Lisa Lena was born in Helsinki in 1957. Her father, who she was always close to, was a career
diplomat, which promoted Lisa Lena’s growing up to be a polyglot. She had been raised with
Swedish and Finnish, and attended schools not only in Helsinki, but also in Cologne and Washington
before entering the University of Helsinki, where she studied English, Linguistics and Nordic
Philology. She spent a good deal of her undergraduate years with her parents who were then
working in Tokyo, leading to yet another language in which she worked comfortably. After taking her
first degrees in Helsinki, Lisa Lena moved to Oxford, where she pursued a D.Phil. in English literature,
specializing in Beckett, and defending her dissertation in 1991. It was also at Oxford where she first
became familiar with digital humanities through collaborations with the Oxford text archive and
especially inspired by Susan Hockey’s work.

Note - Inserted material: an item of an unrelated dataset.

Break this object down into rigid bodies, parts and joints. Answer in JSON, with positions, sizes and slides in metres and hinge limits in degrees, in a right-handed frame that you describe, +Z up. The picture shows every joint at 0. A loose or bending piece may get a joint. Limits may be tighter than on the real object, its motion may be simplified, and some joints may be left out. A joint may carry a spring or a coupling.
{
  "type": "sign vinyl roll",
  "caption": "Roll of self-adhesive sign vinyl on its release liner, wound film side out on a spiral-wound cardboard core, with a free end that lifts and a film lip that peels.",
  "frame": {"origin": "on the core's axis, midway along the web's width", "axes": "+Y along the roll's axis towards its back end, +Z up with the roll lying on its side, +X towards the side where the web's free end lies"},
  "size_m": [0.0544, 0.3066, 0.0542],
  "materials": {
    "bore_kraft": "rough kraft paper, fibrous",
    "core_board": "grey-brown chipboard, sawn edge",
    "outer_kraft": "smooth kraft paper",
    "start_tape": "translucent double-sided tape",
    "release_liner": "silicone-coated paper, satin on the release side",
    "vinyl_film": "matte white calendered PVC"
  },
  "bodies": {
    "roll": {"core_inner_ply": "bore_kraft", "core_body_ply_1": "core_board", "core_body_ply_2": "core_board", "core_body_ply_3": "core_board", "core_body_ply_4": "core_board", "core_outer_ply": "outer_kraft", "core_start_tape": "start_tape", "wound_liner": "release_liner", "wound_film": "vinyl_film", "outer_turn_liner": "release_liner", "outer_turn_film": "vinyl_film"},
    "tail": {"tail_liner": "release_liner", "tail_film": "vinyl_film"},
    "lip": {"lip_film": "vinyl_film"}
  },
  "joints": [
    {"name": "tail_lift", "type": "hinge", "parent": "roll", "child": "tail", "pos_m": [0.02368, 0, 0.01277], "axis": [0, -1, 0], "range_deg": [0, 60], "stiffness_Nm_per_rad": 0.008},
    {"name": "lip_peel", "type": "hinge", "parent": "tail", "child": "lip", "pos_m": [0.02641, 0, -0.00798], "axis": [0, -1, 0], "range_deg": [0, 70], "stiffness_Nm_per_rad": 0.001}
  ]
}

It is fair to say that Lisa Lena never looked back. On the contrary, her scholarly interests in digital
humanities expanded from her original English literary focus to include other languages, stylometry,
authorship attribution, corpus linguistics, (pedagogically) applied linguistics, and dialectology, as
well as the use of annotation schemes such as SGML (Standard Generalized Markup Language) and
TEI (Text Encoding Initiative). She worked as lecturer in Joensuu and Oulu before receiving her
appointment as professor of English Philology in Oulu in 2011. She also held an Honorary Research
Fellowship at the University of Glasgow. At the same time Lisa Lena worked indefatigably for the
digital humanities professional organizations, serving as secretary for ten years and most recently as
chair of the European organization.

Lisa Lena loved her work and her colleagues. She traveled a great deal in order to stay in personal
contact with others in, around and beyond our disciplines. Conferences were her normal fields of
activity, where she inevitably arrived early and stayed late, engaged everyone interested in new
opportunities for international collaboration, attending innumerable meetings and talks, always
with words of encouragement to younger scholars, with witty side remarks to those sitting nearby,
and with invitations to discuss it all at more leisure over a drink later in the evening. The invitations
were delivered in a collegial, almost conspiratorial manner! Those who accepted them were always
delighted to find a good number of colleagues engaged in friendly banter and argument.

We shall miss her for her contributions, for her welcoming and encouraging way, and for the feeling
she gave us that we were together part of a large and important movement.